The aim is to build the prestige of the military establishment
and to create respect for its personnel, and thus to prepare the
public for military-approved policies, and to make Congress ready
and willing to pay for them. There is also, of course, the intention
of readying the public for the advent of war.
It is a delicate problem which the military publicists confront,
but there is one great fact that works entirely for their success:
in all of pluralist America, there is no interest - there is no
possible - combination of interests-that has anywhere near the
time, the money, the manpower, to present a point of view on the
issues involved that can effectively compete with the views presented
day in and day out by the warlords and by those whom they employ.
This means, for one thing, that there is no free and wide
debate of military policy or of policies of military relevance.
But that, of course, is in line with the professional soldier's
training for command and obedience, and with his ethos, which
is certainly not that of a debating society in which decisions
are put to a vote. It is also in line with the tendency in a mass
society for manipulation to replace explicitly debated authority,
as well as with the fact of total war in which the distinction
between soldier and civilian is obliterated.
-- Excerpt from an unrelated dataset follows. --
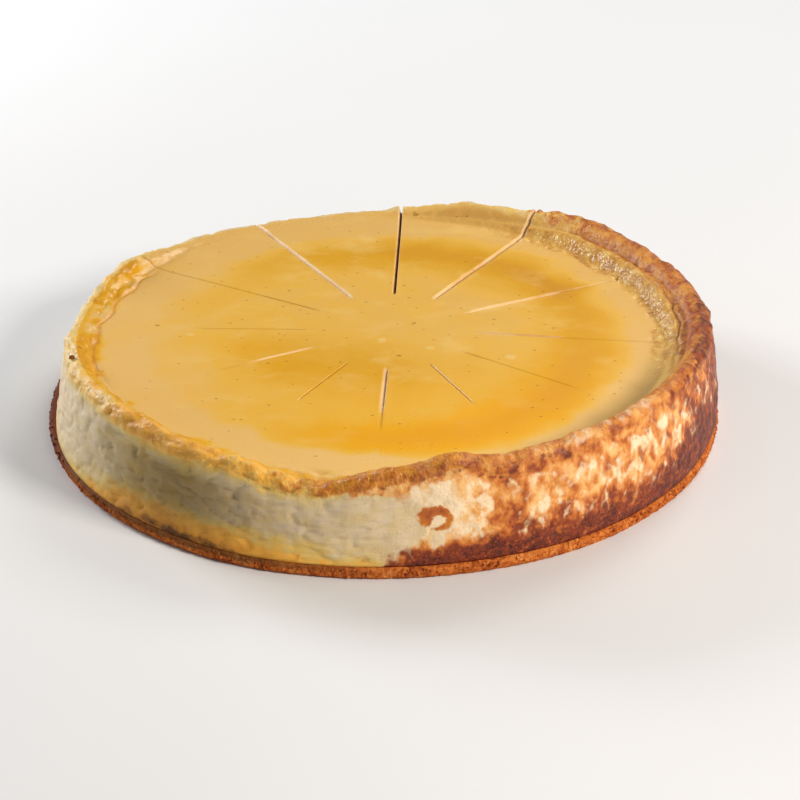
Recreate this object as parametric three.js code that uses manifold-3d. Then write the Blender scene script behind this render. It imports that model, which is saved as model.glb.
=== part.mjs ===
// A whole baked cheesecake: a set custard filling on a thin biscuit base, marked into twelve portions.
// Millimetres, +Z up. The origin is the middle of the base's underside, on the surface it stands on.
// Azimuths are in degrees from +X, anticlockwise from above, so the front, at -Y, is 270.

import * as THREE from "three";
import { mergeVertices } from "three/addons/utils/BufferGeometryUtils.js";
import Module from "manifold-3d";

// Overall
const CAKE_RADIUS = 128.5; // the biscuit base, which is the widest part
const BASE_SLIP = 0.8; // how far the base shows further out on the low side than on the tall one
// Stretches where the base's edge stands further out or in than that
const BASE_BULGES = [
  { at: 190, spread: 15, rise: -0.6 },
  { at: 243, spread: 22, rise: 1 },
];
const BASE_THICKNESS = 4.6;
const BASE_EDGE = { chamfer: 1, shoulder: 1.2, lean: 0.2 }; // how its edge rounds off below and above
const LAYER_GAP = 0.3; // keeps the faces of the two layers apart
const COLUMNS = 120; // facets round the cake
const TALL_SIDE = 335; // azimuth of the side that rose highest and browned most

// Filling
const CUSTARD_LEVEL = 31.5; // the smooth top, which sank below its rim as it cooled
const WALL_LINE = { radius: 126, swing: 1.6 }; // where the leaning side would meet the base
const FOOT_INSET = 0.6; // from the base's edge in to the foot of the side, which flares out to it
const BARE_LEDGE = { at: 182, spread: 16, rise: 2 }; // the stretch where the base shows from above
const FOOT_FLARE = 5; // the higher, the closer to the foot the flare starts
const RIM_CREST = { radius: 118.4, swing: 1.2, height: 37.2, rise: 4.3 }; // swing, rise: more on the tall side
const WALL_BELLY = 0.8; // how far the side bulges out between its foot and its shoulder
const WALL_STEPS = 6;
const RIM_HALF_WIDTH = 4; // of the rolled rim, from its crest to where it turns down
const RIM_STEPS = 5;
const LEDGE_INSET = 5; // from the crest in to the foot of the rim's inner side
const LEDGE_SHARE = 0.35; // height of that foot, as a share of the rim's own height
const POOL_RADIUS = 110; // edge of the smooth custard
const POOL_FILLET = { width: 6, rise: 0.3 }; // how the custard's edge creeps up towards the rim
const RIPPLE = { crest: 0.5, height: 0.4, foot: 0.4, base: 0.5 }; // small waves round the cake

// Stretches where the rim stands higher or lower than its even curve
const RIM_SWELLS = [
  { at: 47, spread: 14, rise: 3.4 },
  { at: 72, spread: 8, rise: 2.3 },
  { at: 102, spread: 24, rise: -3.4 },
  { at: 152, spread: 10, rise: 3.3 },
  { at: 212, spread: 20, rise: 4 },
  { at: 257, spread: 9, rise: -5.5 },
  { at: 281, spread: 5, rise: 3.5 },
  { at: 320, spread: 15, rise: 1.5 },
];
// Where the custard shrank back and left a shelf inside the rim
const SHELF = { at: 18, spread: 42, width: 6, rise: 2.2 };

// Portion cuts, made by hand from a hub that lies a little off the cake's middle
const CUT_HUB = { x: 2.7, y: 3.5 };
const CUT_START = 34; // from the hub to where each cut begins
const CUT_WIDTH = 1.2;
const CUT_DEPTH = 6;
const BLADE_RISE = 20; // how far the knife's blade stands above the custard, clear of the rim
const CUT_THROUGH = CAKE_RADIUS + 9; // a cut that notches the rim runs on past it
// Each cut's direction, and how far from the hub it reaches, clockwise from the back
const CUTS = [
  { at: 87.7, reach: CUT_THROUGH },
  { at: 58, reach: CUT_THROUGH },
  { at: 26.3, reach: 110 },
  { at: -7, reach: 102 },
  { at: -36.5, reach: 85 },
  { at: -64.5, reach: 68 },
  { at: -93, reach: 83 },
  { at: -120.3, reach: 68 },
  { at: -152, reach: 73 },
  { at: -180.8, reach: 74 },
  { at: -211.3, reach: CUT_THROUGH },
  { at: -240.8, reach: CUT_THROUGH },
];

const FILLING_FOOT = BASE_THICKNESS + LAYER_GAP;

const radians = THREE.MathUtils.degToRad;

// Smallest turn from one azimuth to another, in degrees
function turnBetween(a, b) {
  return THREE.MathUtils.euclideanModulo(a - b + 180, 360) - 180;
}

// A smooth hump of height 1 at an azimuth
function hump(azimuth, { at, spread }) {
  return Math.exp(-((turnBetween(azimuth, at) / spread) ** 2));
}

// Gentle waves round the cake, between about -1 and 1, different for each seed
function waviness(azimuth, seed) {
  const turn = radians(azimuth);
  return (
    0.5 * Math.sin(3 * turn + seed) +
    0.3 * Math.sin(7 * turn + 2.1 * seed) +
    0.2 * Math.sin(13 * turn + 3.7 * seed)
  );
}

function towardsTallSide(azimuth) {
  return Math.cos(radians(azimuth - TALL_SIDE));
}

function crestRadius(azimuth) {
  const even = RIM_CREST.radius + RIM_CREST.swing * towardsTallSide(azimuth);
  return even + RIPPLE.crest * waviness(azimuth, 1);
}

function crestHeight(azimuth) {
  const even = RIM_CREST.height + RIM_CREST.rise * towardsTallSide(azimuth);
  const swells = RIM_SWELLS.reduce((sum, swell) => sum + swell.rise * hump(azimuth, swell), 0);
  return even + swells + RIPPLE.height * waviness(azimuth, 2);
}

function poolRadius(azimuth) {
  return POOL_RADIUS - SHELF.width * hump(azimuth, SHELF);
}

function baseEdge(azimuth) {
  const even = CAKE_RADIUS - BASE_SLIP * towardsTallSide(azimuth);
  const bulges = BASE_BULGES.reduce((sum, bulge) => sum + bulge.rise * hump(azimuth, bulge), 0);
  return even + bulges + RIPPLE.base * waviness(azimuth, 4);
}

// The side, from its foot (share 0) to the rim's shoulder (share 1): it leans in, bulges a little, and
// flares out to the base's edge at its foot
function wallPoint(azimuth, share) {
  const line =
    WALL_LINE.radius + WALL_LINE.swing * towardsTallSide(azimuth) + RIPPLE.foot * waviness(azimuth, 3);
  const foot = baseEdge(azimuth) - FOOT_INSET - BARE_LEDGE.rise * hump(azimuth, BARE_LEDGE);
  const shoulder = crestRadius(azimuth) + RIM_HALF_WIDTH;
  const top = crestHeight(azimuth) - RIM_HALF_WIDTH;
  const leaning = THREE.MathUtils.lerp(line, shoulder, share) + WALL_BELLY * Math.sin(Math.PI * share);
  const flare = (foot - line) * (1 - share) ** FOOT_FLARE;
  return new THREE.Vector2(leaning + flare, THREE.MathUtils.lerp(FILLING_FOOT, top, share));
}

// The rolled rim, a half round that starts at the shoulder and ends short of the custard
function rimPoint(azimuth, share) {
  const angle = Math.PI * share;
  return new THREE.Vector2(
    crestRadius(azimuth) + RIM_HALF_WIDTH * Math.cos(angle),
    crestHeight(azimuth) - RIM_HALF_WIDTH * (1 - Math.sin(angle)),
  );
}

// The filling's outline at one azimuth, from the middle of its underside to the middle of its top
function fillingProfile(azimuth) {
  const points = [new THREE.Vector2(0, FILLING_FOOT)];
  for (let step = 0; step < WALL_STEPS; step++) points.push(wallPoint(azimuth, step / WALL_STEPS));
  const crest = crestHeight(azimuth);
  const ledge =
    CUSTARD_LEVEL + LEDGE_SHARE * Math.max(0, crest - CUSTARD_LEVEL) + SHELF.rise * hump(azimuth, SHELF);
  for (let step = 0; step < RIM_STEPS; step++) {
    const point = rimPoint(azimuth, step / RIM_STEPS);
    const inside = point.x < crestRadius(azimuth);
    points.push(inside ? new THREE.Vector2(point.x, Math.max(point.y, ledge)) : point);
  }
  const pool = poolRadius(azimuth);
  points.push(new THREE.Vector2(crestRadius(azimuth) - LEDGE_INSET, ledge));
  points.push(new THREE.Vector2(pool, CUSTARD_LEVEL + POOL_FILLET.rise));
  points.push(new THREE.Vector2(pool - POOL_FILLET.width, CUSTARD_LEVEL));
  points.push(new THREE.Vector2(pool / 2, CUSTARD_LEVEL));
  points.push(new THREE.Vector2(0, CUSTARD_LEVEL));
  return points;
}

// The base's outline at one azimuth: a flat disc with a rounded, slightly ragged edge
function baseProfile(azimuth) {
  const edge = baseEdge(azimuth);
  return [
    [0, 0],
    [edge - BASE_EDGE.chamfer, 0],
    [edge, 0.3 * BASE_THICKNESS],
    [edge - BASE_EDGE.lean, 0.7 * BASE_THICKNESS],
    [edge - BASE_EDGE.shoulder, BASE_THICKNESS],
    [0, BASE_THICKNESS],
  ].map(([radius, height]) => new THREE.Vector2(radius, height));
}

// A lathed solid whose outline changes as it goes round: each column of vertices takes its own profile
function unevenLathe(profile) {
  const geometry = new THREE.LatheGeometry(profile(0), COLUMNS);
  const stations = profile(0).length;
  const position = geometry.getAttribute("position");
  for (let column = 0; column <= COLUMNS; column++) {
    const azimuth = (360 * (column % COLUMNS)) / COLUMNS;
    profile(azimuth).forEach((point, station) => {
      const x = point.x * Math.cos(radians(azimuth));
      const y = point.x * Math.sin(radians(azimuth));
      position.setXYZ(column * stations + station, x, y, point.y);
    });
  }
  return geometry;
}

// The knife's shape: a straight slot above the custard and a V below it, as long as the cut
function knifeBlade(reach) {
  const top = CUSTARD_LEVEL + BLADE_RISE;
  const half = CUT_WIDTH / 2;
  const section = new THREE.Shape([
    new THREE.Vector2(-half, top),
    new THREE.Vector2(-half, CUSTARD_LEVEL),
    new THREE.Vector2(0, CUSTARD_LEVEL - CUT_DEPTH),
    new THREE.Vector2(half, CUSTARD_LEVEL),
    new THREE.Vector2(half, top),
  ]);
  const length = reach - CUT_START;
  const blade = new THREE.ExtrudeGeometry(section, { depth: length, bevelEnabled: false });
  blade.rotateX(Math.PI / 2); // the section stands up, and the blade runs along -Y
  blade.translate(0, -CUT_START, 0);
  return blade.rotateZ(Math.PI / 2); // and now along +X
}

const wasm = await Module();
wasm.setup();

function toSolid(geometry) {
  const bare = geometry.clone();
  bare.deleteAttribute("normal");
  bare.deleteAttribute("uv");
  const merged = mergeVertices(bare);
  return new wasm.Manifold(
    new wasm.Mesh({
      numProp: 3,
      vertProperties: new Float32Array(merged.getAttribute("position").array),
      triVerts: new Uint32Array(merged.index.array),
    }),
  );
}

function toGeometry(solid) {
  const mesh = solid.getMesh();
  return new THREE.BufferGeometry()
    .setAttribute("position", new THREE.BufferAttribute(mesh.vertProperties, 3))
    .setIndex(new THREE.BufferAttribute(mesh.triVerts, 1));
}

function cutFilling() {
  let solid = toSolid(unevenLathe(fillingProfile));
  for (const { at, reach } of CUTS) {
    const blade = knifeBlade(reach).rotateZ(radians(at)).translate(CUT_HUB.x, CUT_HUB.y, 0);
    solid = solid.subtract(toSolid(blade));
  }
  return toGeometry(solid);
}

function namedMesh(name, geometry, material) {
  const mesh = new THREE.Mesh(geometry, material);
  mesh.name = name;
  geometry.computeVertexNormals();
  return mesh;
}

const bakedCustard = new THREE.MeshStandardMaterial({ color: 0xe6b455, roughness: 0.42, metalness: 0 });
const biscuit = new THREE.MeshStandardMaterial({ color: 0xb8713a, roughness: 0.85, metalness: 0 });

const cheesecake = new THREE.Group();
cheesecake.add(namedMesh("custard_filling", cutFilling(), bakedCustard));
cheesecake.add(namedMesh("biscuit_base", unevenLathe(baseProfile), biscuit));

export default cheesecake;
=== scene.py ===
"""A baked cheesecake: a golden custard with a browned rim and side, on a thin biscuit base."""

import math
from functools import partial

import bpy
import numpy as np
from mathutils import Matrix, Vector, noise


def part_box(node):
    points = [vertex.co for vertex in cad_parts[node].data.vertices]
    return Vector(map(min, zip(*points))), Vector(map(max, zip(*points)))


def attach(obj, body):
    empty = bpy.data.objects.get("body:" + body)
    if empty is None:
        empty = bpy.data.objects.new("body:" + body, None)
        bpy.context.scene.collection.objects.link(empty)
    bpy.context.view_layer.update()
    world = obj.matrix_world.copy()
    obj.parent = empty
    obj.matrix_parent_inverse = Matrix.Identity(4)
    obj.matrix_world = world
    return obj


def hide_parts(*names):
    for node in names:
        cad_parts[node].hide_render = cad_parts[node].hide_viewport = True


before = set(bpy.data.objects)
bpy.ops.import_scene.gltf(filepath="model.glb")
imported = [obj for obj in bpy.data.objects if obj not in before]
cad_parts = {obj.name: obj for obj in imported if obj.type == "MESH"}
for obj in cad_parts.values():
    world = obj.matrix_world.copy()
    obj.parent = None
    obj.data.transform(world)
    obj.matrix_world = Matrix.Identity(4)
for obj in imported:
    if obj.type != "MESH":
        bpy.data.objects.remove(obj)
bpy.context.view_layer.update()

bl_info = {
    "name": "Baked Cheesecake",
    "version": (1, 0, 0),
    "blender": (4, 5, 0),
    "location": "3D View > Sidebar > Cheesecake",
    "description": "Builds a whole baked cheesecake with its custard, browned side, biscuit base and crumbs",
    "category": "Add Mesh",
}

MM = 0.001
BASE_LOW, BASE_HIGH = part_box("biscuit_base")


def linear(hex_colour):
    """The linear RGBA of an sRGB hex colour."""
    channels = [int(hex_colour[i:i + 2], 16) / 255 for i in (1, 3, 5)]
    return (*[c / 12.92 if c <= 0.04045 else ((c + 0.055) / 1.055) ** 2.4 for c in channels], 1.0)


SHORT_NAMES = {  # what a node is called below: its type, and the settings that it always has here
    "mix": ("ShaderNodeMix", {"data_type": "RGBA"}),
    "ramp": ("ShaderNodeValToRGB", {}),
    "step": ("ShaderNodeMapRange", {"interpolation_type": "SMOOTHSTEP"}),
    "noise": ("ShaderNodeTexNoise", {}),
    "cells": ("ShaderNodeTexVoronoi", {}),
    "mapping": ("ShaderNodeMapping", {}),
    "coordinates": ("ShaderNodeTexCoord", {}),
    "attribute": ("ShaderNodeAttribute", {}),
    "bump": ("ShaderNodeBump", {}),
    "channels": ("ShaderNodeSeparateColor", {}),
    "separate": ("ShaderNodeSeparateXYZ", {}),
    "combine": ("ShaderNodeCombineXYZ", {}),
    "scaled": ("ShaderNodeVectorMath", {"operation": "SCALE"}),
    "random": ("FunctionNodeRandomValue", {}),
}


def fill(tree, owner, inputs):
    """Sets a node's inputs, by name or index, or links them to an output or to a node's first output."""
    for name, value in inputs.items():
        if isinstance(value, bpy.types.Node):
            value = next(output for output in value.outputs if output.enabled)
        if isinstance(value, bpy.types.NodeSocket):
            tree.links.new(value, owner.inputs[name])
        else:
            owner.inputs[name].default_value = value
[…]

The military manipulation
of civilian opinion and the
***
In all of pluralist America, there is no interest - there
is no possible - combination of interests-that has anywhere near
the time, the money, the manpower, to present a point of view
on the issues involved that can effectively compete with the views
presented day in and day out by the warlords and by those whom
they employ.
This means, for one thing, that there is no free and wide
debate of military policy or of policies of military relevance.
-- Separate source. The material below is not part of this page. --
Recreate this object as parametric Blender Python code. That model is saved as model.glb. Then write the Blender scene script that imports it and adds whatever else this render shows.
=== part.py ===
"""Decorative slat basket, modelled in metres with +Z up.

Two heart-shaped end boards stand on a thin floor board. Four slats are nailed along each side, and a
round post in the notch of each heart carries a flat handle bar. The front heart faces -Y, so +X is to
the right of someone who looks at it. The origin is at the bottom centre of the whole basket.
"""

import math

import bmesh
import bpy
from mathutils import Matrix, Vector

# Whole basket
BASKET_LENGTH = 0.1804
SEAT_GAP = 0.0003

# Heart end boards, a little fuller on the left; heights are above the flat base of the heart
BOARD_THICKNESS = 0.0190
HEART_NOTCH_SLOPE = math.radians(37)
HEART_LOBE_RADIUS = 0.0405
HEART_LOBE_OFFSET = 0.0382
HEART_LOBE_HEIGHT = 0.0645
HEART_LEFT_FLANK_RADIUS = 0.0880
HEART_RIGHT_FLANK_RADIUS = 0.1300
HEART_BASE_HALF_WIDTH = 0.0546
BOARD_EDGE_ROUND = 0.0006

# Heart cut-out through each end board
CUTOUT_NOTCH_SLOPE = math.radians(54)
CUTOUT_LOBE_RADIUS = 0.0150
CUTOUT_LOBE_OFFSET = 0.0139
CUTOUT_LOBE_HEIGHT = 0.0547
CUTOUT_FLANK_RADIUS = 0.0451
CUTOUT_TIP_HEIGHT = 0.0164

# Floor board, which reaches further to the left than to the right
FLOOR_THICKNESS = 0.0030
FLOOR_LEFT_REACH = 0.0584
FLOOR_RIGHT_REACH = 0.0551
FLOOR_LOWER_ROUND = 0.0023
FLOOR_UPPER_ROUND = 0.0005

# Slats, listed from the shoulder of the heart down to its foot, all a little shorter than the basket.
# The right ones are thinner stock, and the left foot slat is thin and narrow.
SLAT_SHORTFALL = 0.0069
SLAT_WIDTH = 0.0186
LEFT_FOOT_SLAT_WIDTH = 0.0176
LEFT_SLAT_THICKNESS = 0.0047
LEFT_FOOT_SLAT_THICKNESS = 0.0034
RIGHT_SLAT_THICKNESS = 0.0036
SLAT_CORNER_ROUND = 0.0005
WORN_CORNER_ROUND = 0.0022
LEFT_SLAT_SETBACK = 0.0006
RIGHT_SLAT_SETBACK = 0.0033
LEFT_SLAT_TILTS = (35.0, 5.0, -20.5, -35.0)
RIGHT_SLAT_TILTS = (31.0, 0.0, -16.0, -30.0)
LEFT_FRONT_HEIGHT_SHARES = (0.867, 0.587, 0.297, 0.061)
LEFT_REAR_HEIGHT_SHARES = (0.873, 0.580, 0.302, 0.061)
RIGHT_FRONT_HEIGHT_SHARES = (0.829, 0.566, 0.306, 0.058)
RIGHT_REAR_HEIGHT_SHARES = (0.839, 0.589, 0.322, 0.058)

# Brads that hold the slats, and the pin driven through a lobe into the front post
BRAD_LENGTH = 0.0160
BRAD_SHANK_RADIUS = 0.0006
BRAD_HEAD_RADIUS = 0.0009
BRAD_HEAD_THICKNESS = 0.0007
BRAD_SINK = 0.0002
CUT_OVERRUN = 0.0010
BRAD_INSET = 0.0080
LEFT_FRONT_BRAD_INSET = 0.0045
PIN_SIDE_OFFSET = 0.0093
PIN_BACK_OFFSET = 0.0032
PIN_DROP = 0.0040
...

But that, of course, is in line with the professional soldier's
training for command and obedience, and with his ethos, which
is certainly not that of a debating society in which decisions
are put to a vote. It is also in line with the tendency in a mass
society for manipulation to replace explicitly debated authority,
as well as with the fact of total war in which the distinction
between soldier and civilian is obliterated. The military manipulation
of civilian opinion and the military invasion of the civilian
mind are now important ways in which the power of the warlords
is steadily exerted.
The extent of the military publicity, and the absence of opposition
to it, also means that it is not merely this proposal or that
point of view that is being pushed. In the absence of contrasting
views, the very highest form of propaganda warfare can be fought:
the propaganda for a definition of reality within which only certain
limited viewpoints are possible. What is being promulgated and
reinforced is the military metaphysics-the cast of mind that defines
international reality as basically military. The publicists of
the military ascendancy need not really work to indoctrinate with
this metaphysics those who count: they have already accepted it.
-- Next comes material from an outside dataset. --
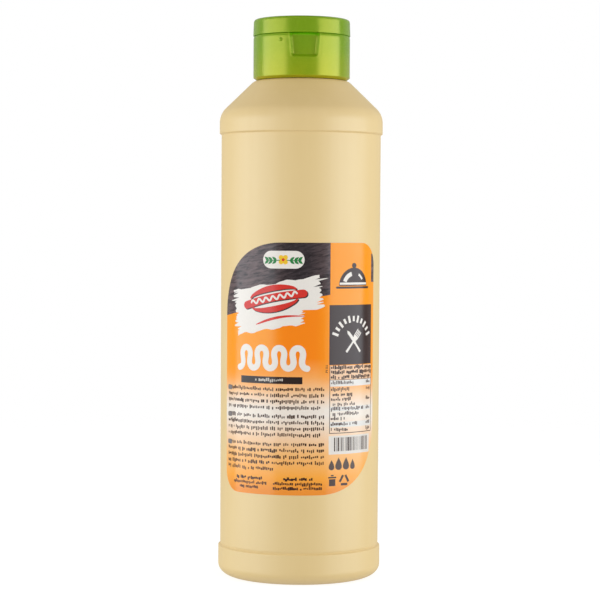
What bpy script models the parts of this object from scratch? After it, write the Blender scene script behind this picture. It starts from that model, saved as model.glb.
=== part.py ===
# A one-kilogram squeeze bottle of mustard, standing on its base, with a flip-top cap and a
# wrapped front label. It is full and shut, so the bottle is one solid. The origin is at the
# middle of the base, the label faces -Y and the bottle stands along +Z.

import math

import bmesh
import bpy
from mathutils import Matrix

MM = 0.001
CLEARANCE = 0.3 * MM  # between pieces that touch

# Bottle: radii and heights above the surface it stands on
BODY_STEPS = 80
BASE_BAND_RADIUS = 38.75 * MM
BASE_BAND_TOP = 15.0 * MM
BASE_STEP_TOP = 16.35 * MM
BASE_CORNER_WIDTH = 7.3 * MM
BASE_CORNER_HEIGHT = 5.8 * MM
FOOT_INNER_RADIUS = 27.0 * MM
PUSH_UP_HEIGHT = 3.0 * MM
PANEL_LOWER_RADIUS = 37.83 * MM
PANEL_UPPER_RADIUS = 38.04 * MM
SHOULDER_STEP_LOW = 210.2 * MM
SHOULDER_STEP_TOP = 211.5 * MM
SHOULDER_BAND_RADIUS = 38.95 * MM
SHOULDER_BAND_TOP = 216.6 * MM
SHOULDER_CORNER_RADIUS = 9.4 * MM
SHOULDER_SLOPE = math.radians(44.15)  # of the cone, from the horizontal
LAND_HEIGHT = 236.7 * MM
LAND_EDGE_RADIUS = 5.3 * MM
NECK_RADIUS = 17.0 * MM
NECK_TOP = 250.0 * MM
NECK_CHAMFER = 0.8 * MM

# Label: a wrapped leaf shape, measured along the curved surface from the front
LABEL_HALF_WIDTH = 43.0 * MM
LABEL_BOTTOM = 42.5 * MM
LABEL_TOP = 159.5 * MM
LABEL_LARGE_CORNER = 33.5 * MM  # top left and bottom right
LABEL_SMALL_CORNER = 10.5 * MM  # top right and bottom left
LABEL_THICKNESS = 0.2 * MM

# Cap base: a cup over the neck, with a thumb recess at the front
CAP_STEPS = 64
CAP_TURN = math.radians(3.5)  # of the cap's front, from the middle of the label to its right
CAP_RADIUS = 23.05 * MM
CAP_BOTTOM = LAND_HEIGHT + CLEARANCE
CAP_CHAMFER_WIDTH = 1.6 * MM
CAP_CHAMFER_HEIGHT = 1.15 * MM
CAP_BASE_TOP = 257.4 * MM
CAP_TOP_EDGE = 0.5 * MM
RECESS_TOP_HALF_WIDTH = 7.2 * MM
RECESS_BOTTOM_HALF_WIDTH = 6.25 * MM
RECESS_BOTTOM = 246.3 * MM
RECESS_CORNER = 1.7 * MM
RECESS_DEPTH = 1.9 * MM  # the floor is curved like the wall round it
RECESS_DRAFT = 1.3 * MM  # how far each side wall leans in from the mouth to the floor
PIP_RADIUS = 0.85 * MM
PIP_SIDE = -11.15 * MM
PIP_HEIGHT = 254.6 * MM

# Cap lid: a round disc with a rounded top edge and a thumb bevel over the recess
LID_BOTTOM = CAP_BASE_TOP + CLEARANCE
LID_RIM_RADIUS = 23.2 * MM
LID_UPPER_RADIUS = 22.97 * MM
LID_TOP = 265.8 * MM
LID_CROWN = 0.15 * MM
LID_TOP_EDGE = 1.4 * MM
LID_RIM_EDGE = 0.25 * MM
THUMB_BEVEL = 0.6 * MM
THUMB_BEVEL_HALF_WIDTH = 6.2 * MM

# Hinge strap: bridges base and lid in a flat pocket at the back
POCKET_HALF_WIDTH = 7.5 * MM
POCKET_BOTTOM = 252.4 * MM
POCKET_TOP = 262.4 * MM
POCKET_FLOOR = 20.6 * MM  # from the bottle's axis
STRAP_THICKNESS = 0.9 * MM
STRAP_EDGE = 0.15 * MM
FLEX_LINE_HEIGHT = (CAP_BASE_TOP + LID_BOTTOM) / 2
FLEX_LINE_DEPTH = 0.45 * MM

SHARP_ANGLE = math.radians(30)


def clear_scene():
    for obj in list(bpy.data.objects):
        bpy.data.objects.remove(obj, do_unlink=True)


def new_collection(name):
    collection = bpy.data.collections.new(name)
    bpy.context.scene.collection.children.link(collection)
    return collection


def arc(centre, radii, start, end, segments):
    """Points (radius, height) on an arc of an ellipse, from angle start to end in degrees."""
    points = []
    for i in range(segments + 1):
        angle = math.radians(start + (end - start) * i / segments)
        points.append((centre[0] + radii[0] * math.cos(angle), centre[1] + radii[1] * math.sin(angle)))
    return points


def turned(name, profile, steps, collection):
    """A shape of revolution about Z from (radius, height) points that run down its outside."""
    mesh = bpy.data.meshes.new(name)
    edges = [(i, i + 1) for i in range(len(profile) - 1)]
    mesh.from_pydata([(radius, 0, height) for radius, height in profile], edges, [])
    obj = bpy.data.objects.new(name, mesh)
    collection.objects.link(obj)
    screw = obj.modifiers.new("Turn", "SCREW")
    screw.steps = steps
    screw.render_steps = steps
    screw.use_merge_vertices = True
    screw.merge_threshold = 0.00001
    return obj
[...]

In contrast with the existence of military men, conceived
simply as experts in organizing and using violence, 'militarism'
has been defined as 'a case of the dominance of means over ends'
for the purpose of heightening the prestige and increasing the
power of the military. This is, of course, a conception from the
standpoint of the civilian who would consider the military as
strictly a means for civilian political ends. As a definition,
it points to the tendency of military men not to remain means,
but to pursue ends of their own, and to turn other institutional
areas into means for accomplishing them.
Without an industrial economy, the modern army, as in America,
could not exist; it is an army of machines. Professional economists
usually consider military institutions as parasitic upon the means
of production. Now, however, such institutions have come to shape
much of the economic life of the United States. Religion, virtually
without fail, provides the army at war with its blessings, and
recruits from among its officials the chaplain, who in military
costume counsels and consoles and stiffens the morale of men at
war. By constitutional definition, the military is subordinated
to political authority, and is generally considered, and has generally
been, a servant as well as an adviser of civi]ian poliffcians;
but the warlord is moving into these circles, and by his definitions
of reality, influencing their decisions. The family provides the
army and navy with the best men and boys that it possesses. And,
as we have seen, education and science too are becoming means
to the ends sought by the military.
The military pursuit of status, in itself, is no threat of
military dominance. In fact, well enclosed in the standing army,
such status is a sort of pay-off for the military relinquishment
of adventures in political power. So long as this pursuit of status
is confined to the military hierarchy itself, it is an important
feature of military discipline, and no doubt a major source of
much military gratification. It becomes a threat, and it is an
indication of the growing power of the military elite today, when
it is claimed outside the military hierarchy and when it tends
to become a basis of military policy.
The key to an understanding of status is power. The military
cannot successfully claim status among civilians if they do not
have, or are not thought to have power. Now power, as well as
images of it, are always relative: one man's powers are another
man's weaknesses. And the powers that have weakened the status
of the military in America have been the powers of money and of
money-makers, and the powers of the civilian politicians over
the military establishment.
American 'militarism,' accordingly, involves the attempt of
military men to increase their powers, and hence their status,
in comparison with businessmen and politicians. To gain such powers
they must not be considered a mere means to be used by politicians
and money-makers. They must not be considered parasites on the
economy and under the supervision of those who are often called
in military circles 'the dirty politicians.' On the contrary their
ends must be identified with the ends as well as the honor of
the nation; the economy must be their servant; politics an instrument
by which, in the name of the state, the family, and God, they
manage the nation in modern war.' What does it mean to go to war?'
Woodrow Wilson was asked in 1917. 'It means,' he replied, 'an
attempt to reconstruct a peacetime civilization with war standards,
and at the end of the war there will be no bystanders with sufficient
peace standards left to work with. There will be only war standards
... ' American militarism, in fully developed form, would mean
the triumph in all areas of life of the military metaphysic, and
hence the subordination to it of all other ways of life.
There can be little doubt but that, over the last decade,
the warlords of Washington, with their friends in the political
directorate and the corporate elite, have definitely revealed
militaristic tendencies. Is there, then, in the higher circles
of America 'a military clique'? Those who argue about such a notion-as
Supreme Court Justice William O. Douglas and General of the Army
Omar Bradley have recently done - are usually arguing only about
the increased influence of the professional military. That is
why their arguments, in so far as they bear upon the structure
of the elite, are not very definitive and are usually at cross-purposes.
For when it is fully understood, the idea of a military clique
involves more than the military ascendancy. It involves a coincidence
of interests and a co-ordination of aims among economic and political
as well as military actors.
Our answer to the question, 'Is there now a military clique?'
is: Yes, there is a military clique, but it is more accurately
termed the power elite, for it is composed of economic, political,
as well as military, men whose interests have increasingly coincided.